CFM: The film festival is a combination of urban development and film industry, what are the key factors of the successful cooperation between the two sides?
A: The relationship between film industry and urban development is very important. For example, in 1999, Busan Film Commission was established. In 2000, Busan started to turn into a film city with Korean Film Council and Korea Media Rating Board moved to Busan. Similarly, International Film Festival Rotterdam which has been held annually over 30 years has significantly contributed to developing the culture of Rotterdam city. In cities of China, there have been recent movements towards creating film festivals like Qingdao and Xian. I believe that film festivals would help the city develop culturally.

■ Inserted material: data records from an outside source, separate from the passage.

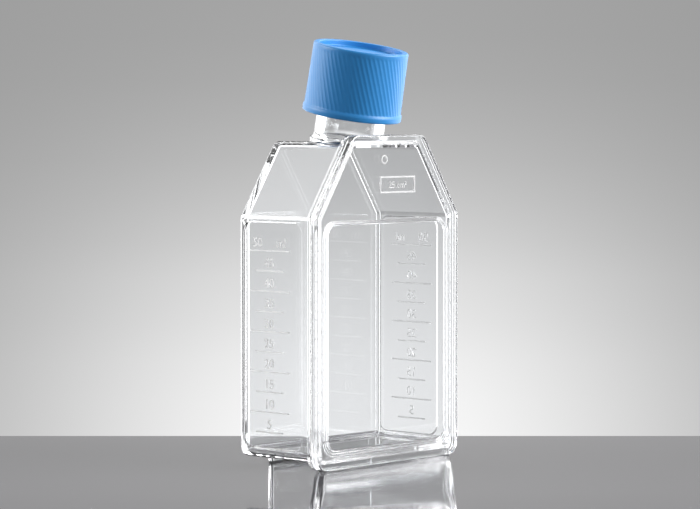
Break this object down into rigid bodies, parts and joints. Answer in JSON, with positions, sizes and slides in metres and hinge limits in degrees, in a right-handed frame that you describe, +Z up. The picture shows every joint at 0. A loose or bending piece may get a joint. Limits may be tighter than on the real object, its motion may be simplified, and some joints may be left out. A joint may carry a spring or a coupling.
{
  "type": "cell culture flask",
  "caption": "Clear upright culture flask with sloping shoulders, graduated side walls, a welded front plate, a leaning threaded neck and a blue ribbed screw cap.",
  "frame": {"origin": "middle of the footprint of the whole part, on the plane that it stands on", "axes": "+Z up along the standing flask, -Y out of the welded front plate towards which the neck leans, +Y out of the culture wall, +X across its width"},
  "size_m": [0.0454, 0.0257, 0.0911],
  "materials": {
    "clear_polystyrene": "crystal clear, moulded",
    "cap_polyethylene": "semi-gloss, moulded",
    "seal_foam": "matte"
  },
  "bodies": {
    "flask": {"flask_body": "clear_polystyrene", "front_plate": "clear_polystyrene"},
    "seal": {"cap_seal": "seal_foam"},
    "cap": {"screw_cap": "cap_polyethylene"}
  },
  "joints": [
    {"name": "cap_lift", "type": "slide", "parent": "flask", "child": "seal", "axis": [0, -0.1908, 0.9816], "range_m": [0, 0.018]},
    {"name": "cap_turn", "type": "hinge", "parent": "seal", "child": "cap", "pos_m": [0, -0.00204, 0.08564], "axis": [0, -0.1908, 0.9816], "range_deg": [0, 1080]}
  ],
  "couplings": [
    {"joint": "cap_lift", "follows": "cap_turn", "m_per_rad": 0.0009549}
  ]
}
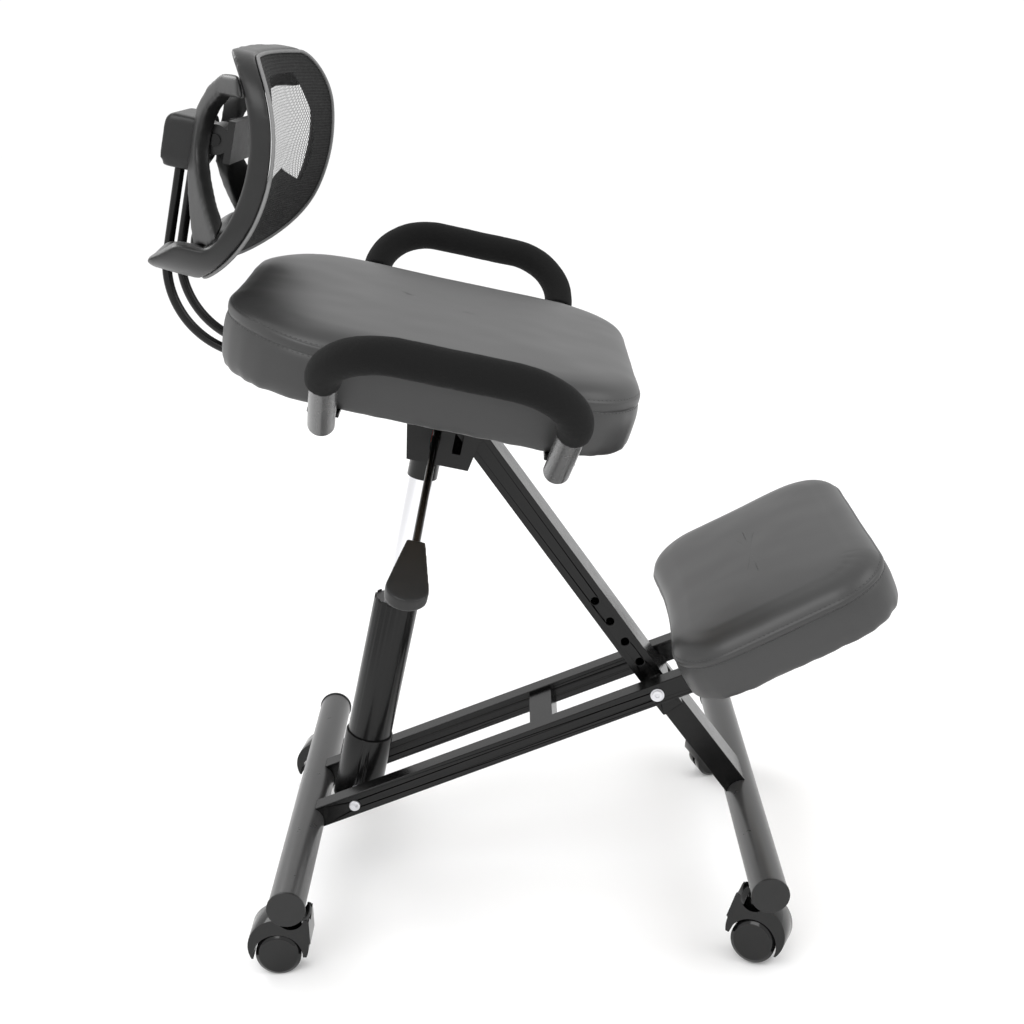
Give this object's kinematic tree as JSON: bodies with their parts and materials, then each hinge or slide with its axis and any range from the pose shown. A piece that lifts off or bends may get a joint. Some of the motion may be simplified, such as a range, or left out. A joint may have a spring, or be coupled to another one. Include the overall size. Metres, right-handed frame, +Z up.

CFM: What do you think is the key element of the success of a film festival? There are a number of Chinese film festivals, such as Beijing, Shanghai, Hong Kong, etc., is there anything Chinese Film Festivals need to be improved?
A: I think the success of a film festival depends on characteristics and an identity of the festival. There are Hong Kong International Film Festival, Beijing International Film Festival, and Shanghai International Film Festival in China. Hong Kong International Film Festival is now having its 41st anniversary this year, 6th anniversary Beijing International Film Festival, and Shanghai International Film Festival is having its 19th anniversary. I believe if the festivals keep on defining their identity with quality selection of films and programs, they would successfully become one of top festivals in Asia.